Republicans never seriously considered giving Democrats a healthcare win. They just waited for enough Democrats to decide the suffering wasn’t worth it. That took 40 days, but it was always the likely outcome.
This reveals a fundamental problem with Democratic shutdown strategy: It assumes Republicans care more about ending the pain than Democrats do. But Republicans represent constituencies that largely support forcing concessions through hardball tactics. Democrats represent constituencies that expect government to function and get angry when it doesn’t.
That asymmetry means Democrats almost always blink first in shutdown standoffs – not because they’re weak, but because their voters punish them for visible government dysfunction more than Republican voters punish their representatives.
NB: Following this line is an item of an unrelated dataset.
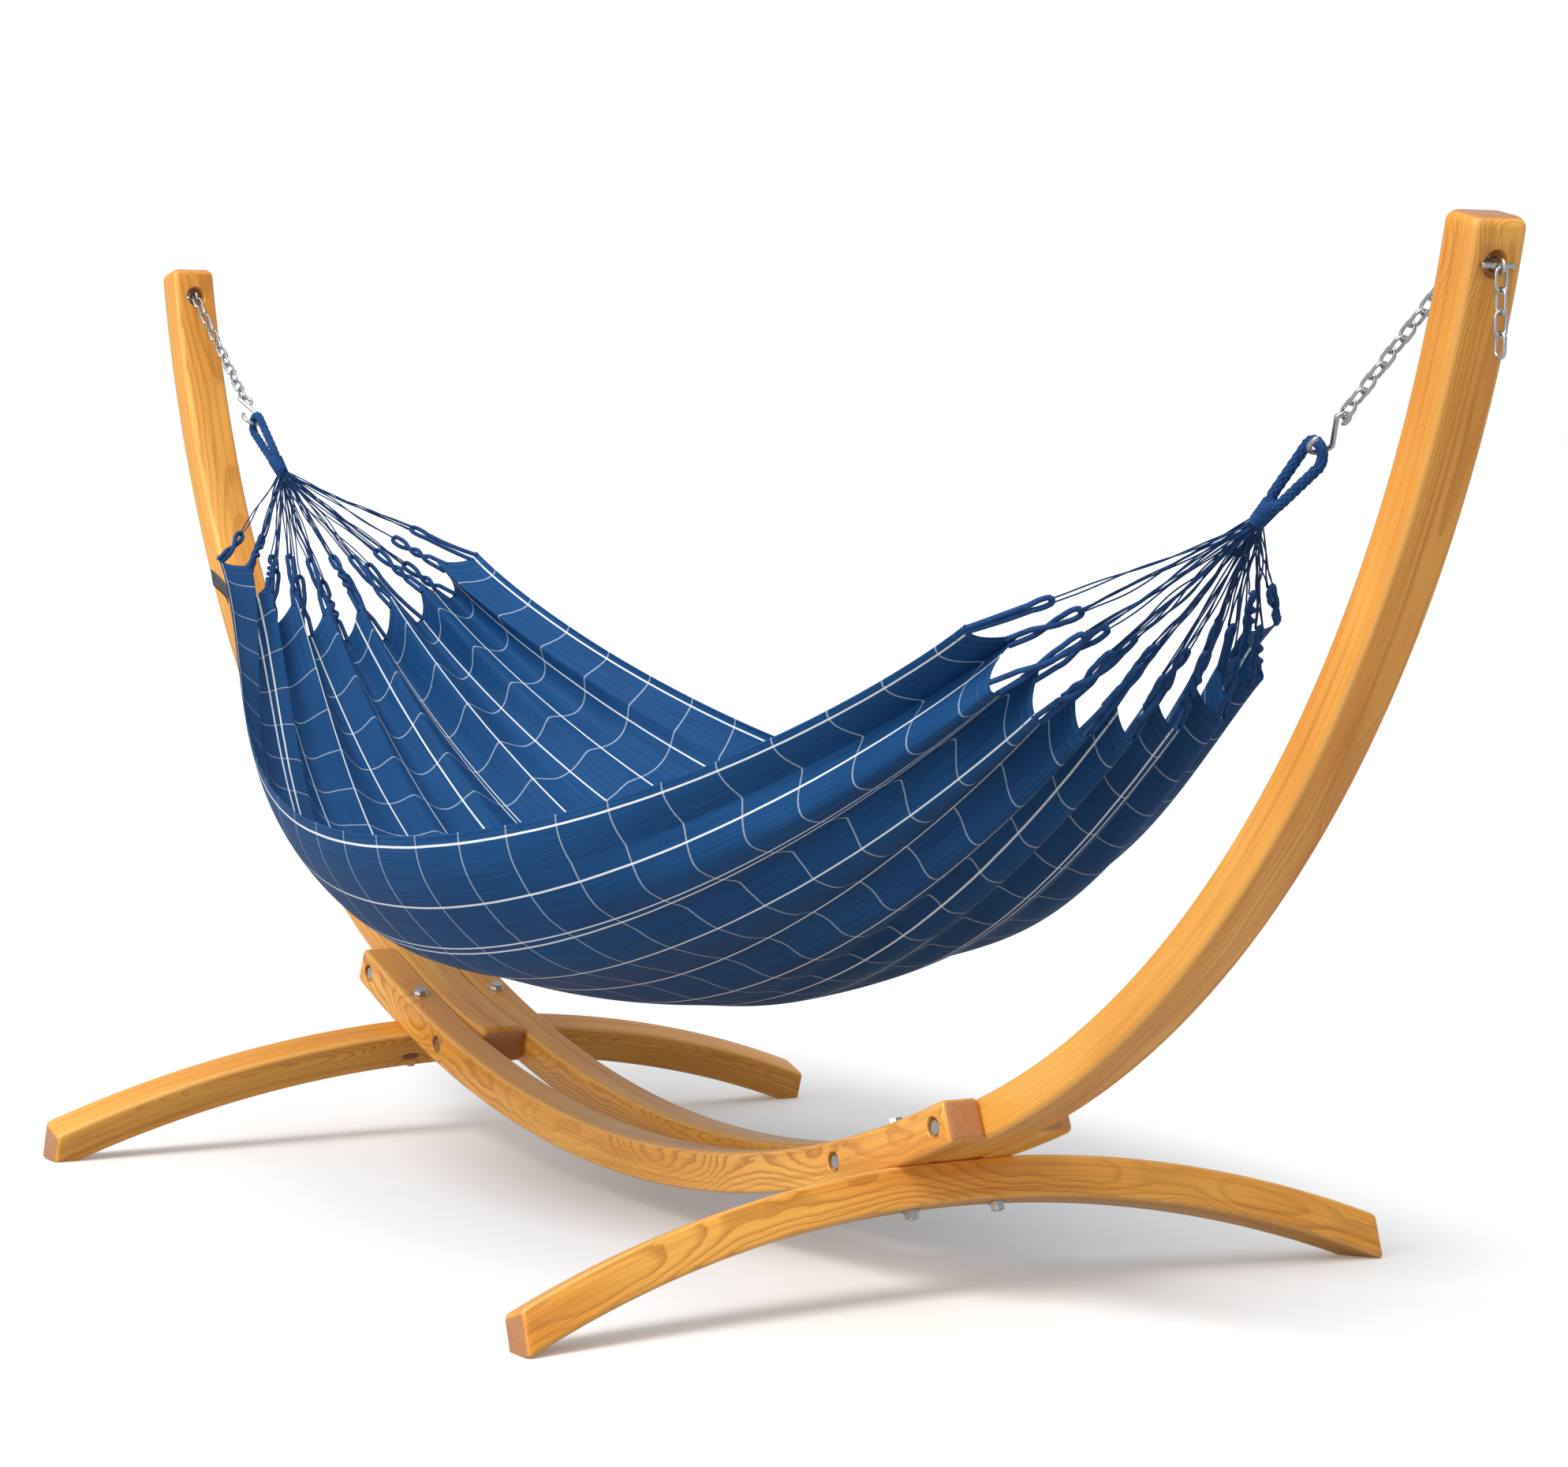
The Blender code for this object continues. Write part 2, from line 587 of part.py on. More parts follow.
def make_label():
    """Plain woven label sewn to the rim near the left end."""
    near = cloth_point(-0.95, -1)
    far = cloth_point(-0.88, -1)
    middle = (near + far) / 2
    mesh = bpy.data.meshes.new("hammock_label")
    work = bmesh.new()
    bmesh.ops.create_cube(work, size=1.0)
    bmesh.ops.scale(work, verts=work.verts, vec=LABEL_SIZE)
    work.to_mesh(mesh)
    work.free()
    label = add_object("hammock_label", mesh, LABEL)
    away = -Y_AXIS
    along = (far - near).normalized()
    up = along.cross(away).normalized()
    if up.z < 0:
        up = -up
    place = middle + away * (CLOTH_THICKNESS / 2 + LABEL_SIZE[1] / 2 + 0.006) + up * (LABEL_SIZE[2] * 0.3)
    label.matrix_world = frame_matrix(place, along, up.cross(along))


def build():
    for row in ROWS:
        make_rail(row)
    for side_name in SIDES:
        make_arm(side_name)
        make_foot(side_name)
        make_arm_fasteners(side_name)
        make_foot_fasteners(side_name)
        make_suspension(side_name, make_chain(side_name))
    make_bed()
    make_label()


build()
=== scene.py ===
"""Looks of the hammock on its curved larch stand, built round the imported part.

Lengths are in metres, in the part's own frame: X along the stand, Y across it, Z up.
"""
import math

import bmesh
import bpy
import numpy as np
from mathutils import Matrix, Vector


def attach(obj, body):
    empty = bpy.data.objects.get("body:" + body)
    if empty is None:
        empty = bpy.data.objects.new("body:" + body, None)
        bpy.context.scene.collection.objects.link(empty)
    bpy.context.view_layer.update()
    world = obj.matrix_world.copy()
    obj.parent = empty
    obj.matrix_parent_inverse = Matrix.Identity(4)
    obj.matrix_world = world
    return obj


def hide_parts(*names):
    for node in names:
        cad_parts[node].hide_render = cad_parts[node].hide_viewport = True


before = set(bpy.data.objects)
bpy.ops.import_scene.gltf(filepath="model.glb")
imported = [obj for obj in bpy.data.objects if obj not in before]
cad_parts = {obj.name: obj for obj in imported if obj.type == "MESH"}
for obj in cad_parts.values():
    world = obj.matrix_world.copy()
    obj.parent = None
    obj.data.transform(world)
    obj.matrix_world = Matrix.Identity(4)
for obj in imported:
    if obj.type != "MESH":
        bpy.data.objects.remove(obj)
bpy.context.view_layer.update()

RNG = np.random.default_rng(11)

# -------- sizes, as in the part
GAP = 0.0003
RAIL_RADIUS = 2.200
RAIL_THICKNESS = 0.056
RAIL_WIDTH = 0.056
RAIL_HALF_ANGLE = 22.86
FLOOR_GAP = 0.053
ARM_RADIUS = 1.540
ARM_THICKNESS = 0.056
ARM_WIDTH = 0.075
ARM_TANGENT_ANGLE = 22.0
ARM_LOW_ANGLE = 10.9
ARM_TIP_ANGLE = 78.3
HOLE_ANGLE = 76.4
HOLE_RADIUS = 0.0155
FOOT_ANGLE = 18.66
FOOT_ARCH_RADIUS = 1.677
FOOT_THICKNESS = 0.056
FOOT_WIDTH = 0.054
FOOT_HALF_LENGTH = 0.648
FOOT_SEAT_HALF = 0.100
SHANK_HOLE_RADIUS = 0.0053
ARM_BOLT_ANGLES = (15.4, 22.0)
COUNTERBORE_RADIUS = 0.0135
COUNTERBORE_DEPTH = 0.0120
WIRE_RADIUS = 0.00225
LINK_PITCH = 0.0225
LINK_WIDTH = 0.0190
CHAIN_LINKS = 12
CHAIN_SLOPE = 40.0
TAIL_LINKS = 4
ANCHOR_LINKS = 3
PIN_RADIUS = 0.0033
PIN_LENGTH = 0.046
HOOK_WIRE = 0.0032
HOOK_EYE = 0.0105
HOOK_BOW = 0.0165
HOOK_LENGTH = 0.0685
HOOK_PLAY = 0.0009
LOOP_BAND = 0.0070
LOOP_BOW = 0.0170
LOOP_NECK = 0.0090
LOOP_LENGTH = 0.0830
LOOP_SLOPE = 37.0
COLLAR_RADIUS = 0.0130
CLOTH_END_X = 1.100
CLOTH_END_X_MIDDLE = 1.112
RIM_HALF_WIDTH = 0.520
RIM_HALF_WIDTH_END = 0.200
RIM_HEIGHT = 0.560
RIM_HEIGHT_END = 0.890
BED_HEIGHT = 0.300
BED_HEIGHT_END = 0.775
PLEATS = 8
PLEAT_DEPTH = 0.034

RAIL_CENTRE_Z = FLOOR_GAP + RAIL_RADIUS + RAIL_THICKNESS / 2
RAIL_OUTER_RADIUS = RAIL_RADIUS + RAIL_THICKNESS / 2
RAIL_Y = ARM_WIDTH / 2 + GAP + RAIL_WIDTH / 2
ARM_CENTRE_X = (RAIL_RADIUS - ARM_RADIUS) * math.sin(math.radians(ARM_TANGENT_ANGLE))
ARM_CENTRE_Z = RAIL_CENTRE_Z - (RAIL_RADIUS - ARM_RADIUS) * math.cos(math.radians(ARM_TANGENT_ANGLE))
LINK_HALF = LINK_PITCH / 2 + WIRE_RADIUS
LINK_BEND = LINK_WIDTH / 2 - WIRE_RADIUS
FREE_STEP = LINK_PITCH - GAP
JOINED_STEP = LINK_PITCH + 0.0006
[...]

The eight Democrats who broke ranks understood this. They could see the strategy had failed and that continuing it would only multiply the damage without improving the outcome. Their progressive critics are arguing they should have held out longer – but for what? Republicans had already demonstrated they wouldn’t cave, and more time would just mean more suffering without better results.
The Question Nobody’s Asking: Was It Worth It?
Democrats held the government closed for 40 days. Federal workers missed paychecks. SNAP recipients went hungry. Air travel descended into chaos. National parks closed, passport applications stalled, court cases got delayed.
And in exchange for all that suffering, Democrats got: a promise to maybe vote on healthcare sometime in the next month.
Was it worth it? That’s the question both the eight Democrats who voted yes and the Democrats who opposed them need to answer. Because if the answer is no – if this 40-day shutdown accomplished nothing except inflicting unnecessary pain – then what just happened was a catastrophic failure of political strategy that hurt millions of people for no reason.
The eight Democrats who broke ranks seem to have concluded it wasn’t worth continuing. The Democrats who opposed them seem to believe holding out longer might have yielded better results. But nobody’s articulating what those better results would look like or why Republicans would suddenly offer them.

That’s the void at the center of this debate. One side is arguing Democrats gave up too soon. The other side is arguing there was nothing to gain from continuing. Neither side wants to admit the real truth: The strategy was doomed from the start, the 40 days of suffering accomplished nothing, and the best outcome was always going to be unconditional surrender.
What “Opening An Opportunity” Looks Like In Practice
In four weeks, we’ll find out what King’s “opportunity” actually means. Republicans will bring up healthcare for a vote – maybe. They’ll offer something – maybe.
If they offer a one-year extension with no strings attached, Democrats can declare victory and pretend the 40-day shutdown was worth it. If they offer nothing, or something inadequate with poison pills attached, Democrats will face a choice: accept it anyway, or watch premiums spike and get blamed for refusing to compromise.
That’s the “opportunity” these eight Democrats just opened. It’s not a negotiation between equals. It’s a choice between whatever Republicans feel like offering and nothing at all, with no leverage to demand better.
Maybe that’s better than continuing the shutdown. Maybe ending the pain was more important than getting policy wins. Maybe these eight senators made the right choice in an impossible situation.

But let’s not pretend it was some strategic breakthrough. It was a surrender dressed up as progress, with a promise attached that’s worth exactly as much as Republicans decide to make it worth.
In 11 weeks, when the January 30 deadline arrives and we’re back in crisis mode, we’ll see whether this “opportunity” produced anything or whether it was just a face-saving way to admit defeat.
Either way, 40 days of suffering is over. Whether it had to last that long is the question both parties need to answer – and neither one seems eager to ask.
Dems caving again, typical! sacrificing values for nothing.